The Press and Journal (Aberdeen and Aberdeenshire)
BOOK OF THE WEEK
Light Seekers by Femi Kayode, Raven, £8.99
When three students are brutally beaten and burned alive in the streets of the fictional community of Okriki, Nigeria, their murder is broadcast to the masses via social media.
The perpetrators are the residents of Okriki itself, in what appears to be a ruthless, but straightforward act of revenge for stealing from the community.
Our protagonist, psychologist Philip Taiwo, an expert in group behaviour and violence, is recently returned to his home country from America. He learns of his father’s connection to the father of one of the “Okriki Three”, who implores Philip to take on the case and find out what really happened to his son that day. Philip cautiously accepts, but when he arrives in the university city of Port Harcourt, he finds there is more to this case than mob mentality.
It is hard to comprehend that the violent premise of this novel is inspired by a real lynching of four students (the Aluu Four) in Port Harcourt.
The novel’s Nigerian-born author, Femi Kayode, acknowledges that footage of this event haunts him to this day. Like his protagonist, Kayode studied clinical psychology, and here brings together his knowledge of the human psyche and the socio-political landscape of Nigeria, to offer an understanding, if not an explanation, for such a chilling crime.
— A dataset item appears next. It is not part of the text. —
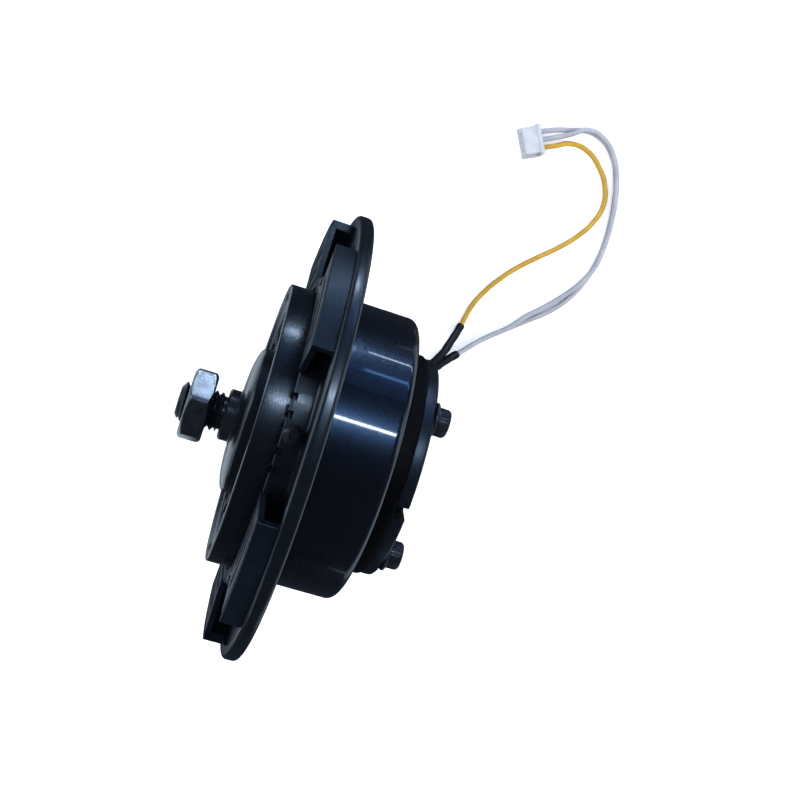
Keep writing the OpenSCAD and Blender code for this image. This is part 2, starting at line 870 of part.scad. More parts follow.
axle();
axle_nut();
bearing_spacer();
axle_circlip();
dust_seal();
front_bearing_inner();
front_bearing_outer();
front_bearing_balls();
front_bearing_cage();
rear_bearing_inner();
rear_bearing_outer();
rear_bearing_balls();
rear_bearing_cage();
front_drum();
ring_flange();
rotor_can();
rotor_screws();
magnets();
stator_core();
front_insulator();
rear_insulator();
coils_a();
coils_b();
coils_c();
terminal_board();
rear_bracket();
rear_plate();
plate_washers();
plate_screws();
lead_grommet();
sleeve_yellow();
sleeve_white();
lead_yellow();
lead_white_a();
lead_white_b();
connector_housing();
connector_contacts();
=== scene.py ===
"""A wheel hub motor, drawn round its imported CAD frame."""

import json
import math

import bmesh
import bpy
from mathutils import Matrix, Vector


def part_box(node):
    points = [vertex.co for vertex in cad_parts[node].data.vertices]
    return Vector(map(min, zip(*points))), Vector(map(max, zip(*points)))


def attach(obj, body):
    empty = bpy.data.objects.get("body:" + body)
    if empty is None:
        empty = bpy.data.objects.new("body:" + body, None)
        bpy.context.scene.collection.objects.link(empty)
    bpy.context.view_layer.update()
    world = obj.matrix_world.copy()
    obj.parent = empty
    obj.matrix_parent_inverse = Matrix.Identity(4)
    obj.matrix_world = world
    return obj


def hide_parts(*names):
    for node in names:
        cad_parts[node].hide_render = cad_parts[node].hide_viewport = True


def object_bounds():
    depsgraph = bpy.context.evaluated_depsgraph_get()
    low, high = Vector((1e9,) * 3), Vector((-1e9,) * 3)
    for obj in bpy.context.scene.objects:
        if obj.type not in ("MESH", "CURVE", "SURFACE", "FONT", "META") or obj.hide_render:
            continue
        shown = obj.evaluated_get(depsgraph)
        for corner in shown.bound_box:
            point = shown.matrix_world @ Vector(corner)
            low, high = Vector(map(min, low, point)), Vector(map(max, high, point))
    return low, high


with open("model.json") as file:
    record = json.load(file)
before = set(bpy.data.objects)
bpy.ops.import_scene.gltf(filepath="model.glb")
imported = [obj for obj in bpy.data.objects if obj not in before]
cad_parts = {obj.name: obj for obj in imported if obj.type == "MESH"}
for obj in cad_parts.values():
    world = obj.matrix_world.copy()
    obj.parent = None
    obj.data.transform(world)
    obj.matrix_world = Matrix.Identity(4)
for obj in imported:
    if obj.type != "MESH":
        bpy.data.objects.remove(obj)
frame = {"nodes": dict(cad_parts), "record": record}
cad_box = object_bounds()
nodes = frame["nodes"]

MM = 0.001

# ---------------------------------------------------------------- camera
# It looks down on the motor from the photo's angle.

camera = bpy.data.objects.new("camera", bpy.data.cameras.new("camera"))
bpy.context.scene.collection.objects.link(camera)
camera.location = (-0.0016, -0.0064, 0.2816)
camera.rotation_euler = [math.radians(a) for a in (-0.02, -10.09, 107.25)]
camera.data.sensor_width = 36
camera.data.lens = 50.4
camera.data.clip_start = 0.01
bpy.context.scene.camera = camera
bpy.context.scene.view_settings.view_transform = "Standard"


# ---------------------------------------------------------------- materials


def new_material(name):
    """A material with its tree, its shader and object coordinates."""
    made = bpy.data.materials.new(name)
    made.use_nodes = True
    tree = made.node_tree
    shader = tree.nodes["Principled BSDF"]
    place = tree.nodes.new("ShaderNodeTexCoord").outputs["Object"]
    return made, tree, shader, place


def pattern(tree, place, size, stretch=(1, 1, 1), detail=3):
    """The factor of a noise whose cells are size millimetres, longer along an axis whose stretch is small."""
    scaled = tree.nodes.new("ShaderNodeMapping")
    scaled.inputs["Scale"].default_value = [s / (size * MM) for s in stretch]
    tree.links.new(place, scaled.inputs["Vector"])
    texture = tree.nodes.new("ShaderNodeTexNoise")
    texture.inputs["Scale"].default_value = 1
    texture.inputs["Detail"].default_value = detail
    tree.links.new(scaled.outputs["Vector"], texture.inputs["Vector"])
    return texture.outputs["Fac"]


def between(tree, factor, low, high, start=0.35, end=0.65):
    """A value that goes from low to high as factor goes from start to end."""
    node = tree.nodes.new("ShaderNodeMapRange")
    for socket, value in zip(("From Min", "From Max", "To Min", "To Max"), (start, end, low, high)):
        node.inputs[socket].default_value = value
    tree.links.new(factor, node.inputs["Value"])
    return node.outputs["Result"]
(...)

A theme throughout is the influence of university fraternities, more often referred to as “cults”. When Philip finds out this own father was a founding member of one of these confraternities in the 1950s, he struggles to reconcile the experience his father shares with him, with how these groups evolved over time. During the Nigerian Civil War and subsequent military dictatorships, confraternities took on a role in upholding order on campuses through violent suppression of student activists, but continued to devolve into inter-cult rivalries and organised crime.
The impact of the Civil War is tangible here. Even as a Lagos native, Philip finds himself a foreigner to the customs and corruptions in Port Harcourt. He learns the scars of colonisation run deep, going some way to understand why the Okriki residents felt so compelled to protect their own. This plays out in the modern day online, and Kayode explores how old tensions can be exploited to radicalise everyday people.
Kayode’s writing is compelling throughout, crafting an overarching sense of unease that will haunt the reader even long after the story ends.